Appeals Court Rejects Request to Expand Fiduciary Duty of Nonmajority Shareholder
By Joe Forward, Legal Writer,
State Bar of Wisconsin
Oct.
18, 2012 – In Wisconsin, majority shareholders have a fiduciary
duty to minority shareholders of closely-held corporations. Recently, a
state appeals court rejected the argument that 50/50 shareholders have
the same fiduciary duty to each other.
William Specht and James Sheppard co-owned Cousins
Submarines Inc. and Cousins Subs Systems Inc., closely-held Wisconsin
businesses. Each owned 50 percent of the shares.
In 2006, the co-owners entered a “memorandum of
understanding” to sell the businesses for $12 million to the Crosslane Group, a British firm. Amidst
continuing negotiations, Sheppard died. Specht subsequently cut
off negotiations with Crosslane. No deal
was reached.
Specht then offered to purchase Sheppard’s
shares from Sheppard’s estate for $3.17 million. The estate sued
Specht, claiming he purposely ended
negotiations with Crosslane to
acquire Sheppard’s shares cheap before selling to secure a greater
profit for himself. The estate also argued that Sheppard and Specht had an agreement between themselves to
sell at $12 million.
The circuit court rejected the estate’s claims that Specht breached fiduciary duties owed to
Sheppard, and ruled the purported Specht-Sheppard agreement was
unenforceable.
In Estate
of James Sheppard v. Specht, 2011AP2534 (Oct. 17, 2012), the District II
Wisconsin Court of Appeals affirmed while refusing to expand the
state’s corporate fiduciary duty law.
It noted that in Wisconsin, majority shareholders have a fiduciary duty
to minority shareholders. But the three-judge panel also noted that
Specht was not a majority shareholder.
“The Estate makes several arguments about why we should expand
the current Wisconsin fiduciary duty rule to nonmajority shareholders,” wrote Chief
Judge Richard Brown. “While this court has a role in developing
the law as it exists, we cannot declare new law.”

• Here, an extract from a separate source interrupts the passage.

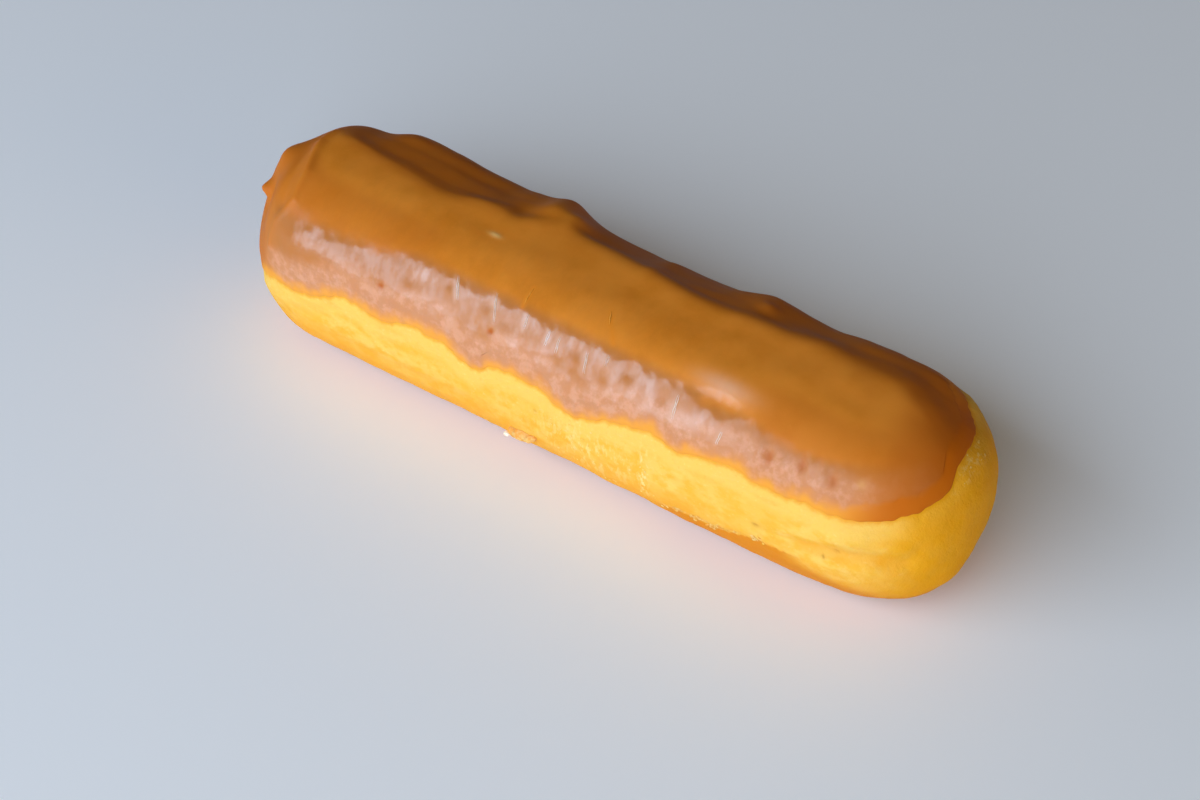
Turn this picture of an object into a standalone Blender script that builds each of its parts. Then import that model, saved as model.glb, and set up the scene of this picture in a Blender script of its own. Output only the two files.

The appeals panel agreed that Specht did owe a
fiduciary duty of good faith and fair dealing to Sheppard and the
corporation in his capacity as a director. But evidence of breach was
lacking.
“The sole factual allegation supporting this theory is that
Specht breached a contract to sell if the two shareholders got an offer
of $12 million,” Judge Brown wrote.
“The Estate does not cite to anything in the record that shows
Specht and Sheppard made a mutual promise to sell at $12 million
dollars, much less what the specifics were.”
Also, damages would be too speculative, the appeals court explained,
because Specht never sold and Crosslane had changed the terms of its
agreement to purchase for $12 million.